DATASET CONTENT >>
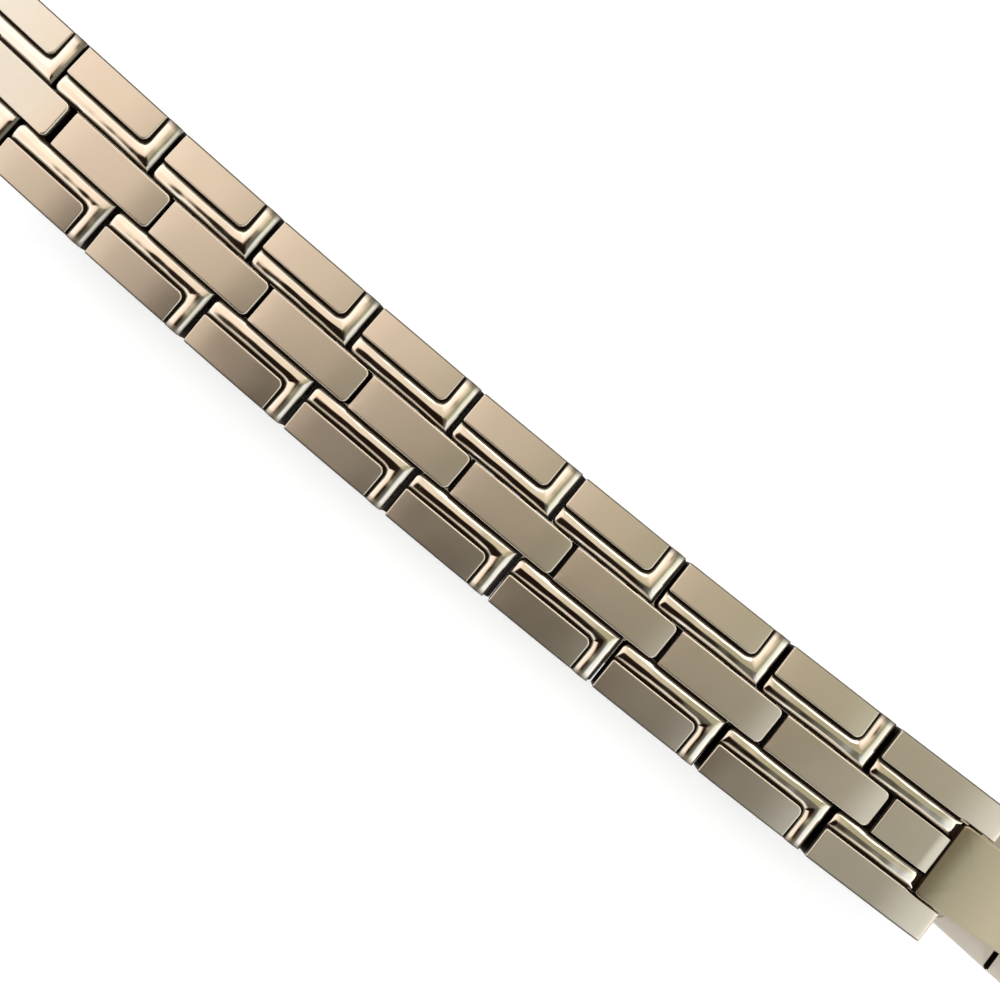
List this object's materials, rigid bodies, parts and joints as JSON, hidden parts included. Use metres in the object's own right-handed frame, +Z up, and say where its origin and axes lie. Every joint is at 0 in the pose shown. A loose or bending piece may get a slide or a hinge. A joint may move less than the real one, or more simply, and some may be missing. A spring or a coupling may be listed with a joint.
{
  "type": "magnetic bracelet",
  "caption": "Three-row steel link bracelet with satin links, polished L-shaped beads, magnets in the backs and a curved clasp plate, fastened into a loop and lying flat.",
  "frame": {"origin": "centre of the footprint, on the surface that the bracelet lies on", "axes": "+X along the loop, from the turn of links to the clasp; +Y across the band; +Z up"},
  "size_m": [0.1011, 0.0112, 0.0253],
  "materials": {
    "satin_steel": "satin",
    "polished_steel": "polished",
    "magnet_plating": "plated"
  },
  "bodies": {
    "root": {"side_links_01": "satin_steel", "side_links_02": "satin_steel", "side_links_03": "satin_steel", "side_links_04": "satin_steel", "side_links_05": "satin_steel", "side_links_06": "satin_steel", "side_links_07": "satin_steel", "side_links_08": "satin_steel", "side_links_09": "satin_steel", "side_links_10": "satin_steel", "side_links_11": "satin_steel", "side_links_12": "satin_steel", "side_links_13": "satin_steel", "side_links_14": "satin_steel", "side_links_15": "satin_steel", "side_links_16": "satin_steel", "side_links_17": "satin_steel", "side_links_18": "satin_steel", "side_links_19": "satin_steel", "side_links_20": "satin_steel", "side_links_21": "satin_steel", "side_links_22": "satin_steel", "side_links_23": "satin_steel", "centre_link_01": "satin_steel", "centre_link_02": "satin_steel", "centre_link_03": "satin_steel", "centre_link_04": "satin_steel", "centre_link_05": "satin_steel", "centre_link_06": "satin_steel", "centre_link_07": "satin_steel", "centre_link_08": "satin_steel", "centre_link_09": "satin_steel", "centre_link_10": "satin_steel", "centre_link_11": "satin_steel", "centre_link_12": "satin_steel", "centre_link_13": "satin_steel", "centre_link_14": "satin_steel", "centre_link_15": "satin_steel", "centre_link_16": "satin_steel", "centre_link_17": "satin_steel", "centre_link_18": "satin_steel", "centre_link_19": "satin_steel", "centre_link_20": "satin_steel", "centre_link_21": "satin_steel", "centre_link_22": "satin_steel", "centre_link_23": "satin_steel", "end_link_a": "satin_steel", "end_link_b": "satin_steel", "clasp_plate": "satin_steel", "hinge_pins": "polished_steel", "fixed_pins": "polished_steel", "magnets": "magnet_plating"}
  },
  "joints": []
}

THE TASK >> Identify the lines of the data that contain the word "joints". Copy each of them.

TASK RESPONSE >>
List this object's materials, rigid bodies, parts and joints as JSON, hidden parts included. Use metres in the object's own right-handed frame, +Z up, and say where its origin and axes lie. Every joint is at 0 in the pose shown. A loose or bending piece may get a slide or a hinge. A joint may move less than the real one, or more simply, and some may be missing. A spring or a coupling may be listed with a joint.
  "joints": []